In the earky 1970s a friend worked for a large Oz based international public relations firm in Melbourne. Part of her job was to write letters to the editor using other people's names and helping to plant PR stories in the Age, Herald and Sun dailies. She used to laugh as she pointed to news items that she claimed never actually happened or were grossly distorted.

She also claimed that it was part of her role to pass on cash payments to the newspaper journos secretly on the payroll.

Seems there is nothing new in this world. It just keeps spinning.

infoaddict · May 17, 2011 at 3:11 AM

I've been ranting about this for a few years now but I thought it was just a personal bugbear/soapbox of mine, brought about by a familial cynicism toward the media and lately re-inforced by a position in the comms section of a Government organisation that manages the sort of thing that Murdoch HATES (such as the NBN, agricriculture, renewable energy, water management, and other such left-wing fancy-pancy crap, apparently). It's slightly depressing to realise that others actually DO see it as well.

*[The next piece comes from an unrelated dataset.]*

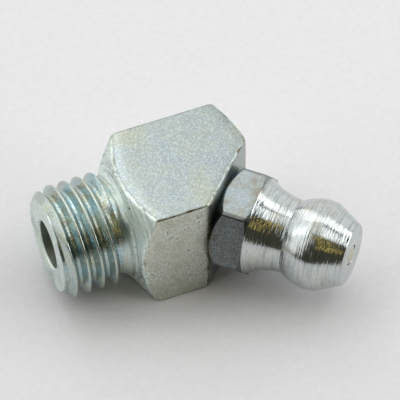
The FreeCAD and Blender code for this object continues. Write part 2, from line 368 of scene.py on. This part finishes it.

BigBob · May 17, 2011 at 6:32 AM

I am to young to recall much about the downfall of the Whitlam government, but looking back on what I can remember, it seems we have much the same push (or is that putsch?) being applied now.

Notus · May 20, 2011 at 10:42 PM

I understand that after a long career as a journalist you are concerned for the future of the profession.
I, on the other hand, welcome the decline and fall of a group of overpaid, egotistical intellectual light weights (yourself excluded) who believe they will decide who governs this country.
Just as personal computers and word processing software liberated us from the petty tyrants of the workplace typing pool, so the internet and blogs will free us from media mogul agendas.